Un message de Ph. Solal : remettre la statut à l'endroit

Par Philippe Solal

Agrégé de philosophie

Texte dédié à Jean-Pierre Ulmet, Professeur émérite de physique à l’INSA de Toulouse.

 Les investigations portant sur la problématique OVNI nous font sortir du cadre de la science comprise comme annexion et explication du réel par la raison. Cette « sortie » s’effectue par le rejet des deux postulats centraux qui fondent la démarche scientifique depuis 400 ans, c’est-à-dire depuis l’instauration de la science galiléenne, à savoir :

a) l’existence exclusive de la matière, et, corrélativement,  le rejet de la réalité de l’esprit et de la conscience comme substance autonome, puisque pour la science seule existe la matière, l’esprit n’étant qu’un épiphénomène (phénomène second) des processus inhérents à la matière.

b) le postulat selon lequel seul ce qui est mesurable et traduisible en équations est susceptible d’une connaissance rigoureuse.

Le phénomène OVNI nous fait sortir du cadre posé par ces deux postulats idéologiques et nous apprend que la science est comme une statue « dont la tête est à l’envers » pour reprendre une expression qui, en d’autres temps et pour d’autres sujets, fut utilisée par Marx. 

La problématique OVNI nous conduit, en effet, invariablement à penser que c’est la matière qui est un épiphénomène de la conscience et que ce sont donc les bases épistémologiques de notre science qui doivent être changées. Ce changement représente une nouvelle orientation intellectuelle qui ne se fera pas sans effort, sans difficulté, sans contestation ni opposition.

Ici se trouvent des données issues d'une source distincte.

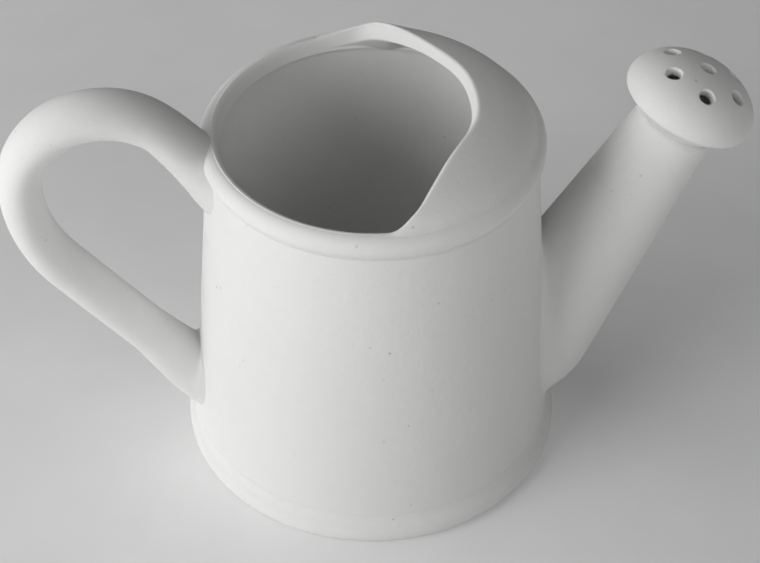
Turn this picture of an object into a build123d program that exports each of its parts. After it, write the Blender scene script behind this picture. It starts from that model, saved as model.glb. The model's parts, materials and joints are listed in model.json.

Toute l’opposition de la science à une considération sérieuse du phénomène OVNI est déjà présente dans cette difficulté à admettre la nécessité de cette inversion de perspective, qui fait de notre science un savoir inversé, ayant « la tête en bas ».

J’aurais mille fois préféré, en tant qu’amoureux sincère du travail de la science, que les OVNIS soient des vaisseaux interplanétaires provenant d’autres systèmes stellaires ou d’autres galaxies au sein de notre univers. Mais ce n’est pas vers cette solution que nous pousse l’investigation portant sur ce phénomène. Sa nature est plus complexe et nous conduit à déduire l’existence d’une « noosphère » (au sens de Teilhard de Chardin) ou d’un « web cosmique » dans lesquels seules existent la conscience, l’énergie et l’information, la matière n’étant qu’une ombre et une pure illusion.

Comme dans tout domaine où des théories ne sont ni testables ni vérifiables selon nos canons habituels, cette solution irritera les scientifiques les plus matérialistes et les sceptiques, mais aussi tous les ufologues qui pensent encore, avec conviction et sincérité, que les OVNI sont des vaisseaux interplanétaires voyageant dans l’espace jusqu’à nous. Le caractère, pour l’instant du moins, non démontrables des propositions auxquelles nous conduit la physique de l’information appliquée au mystère des OVNIS, favorisera encore, à n’en pas douter, les divisions et les dogmatismes.

Ce caractère explique pourquoi il n’y a pas domaine plus divisé que l’ufologie, là où l’aspect éminemment étrange du phénomène considéré devrait plutôt nous inviter à l’humilité et à une certaine forme d’unité. Mais comment prouver expérimentalement l’existence d’une telle noosphère, alors que la démarche expérimentale est calquée, taillée sur mesure pour étudier les propriétés de la matière ? Cela ne passera pas par les voies d’un système d’équations ni par la mise en place de protocoles de mesures expérimentales.

C’est à la réponse à cette question que la connaissance humaine du futur devra tenter de répondre en réarticulant science, philosophie et spiritualité, ce que la science galiléenne avait précisément disjoint dans son geste inaugural.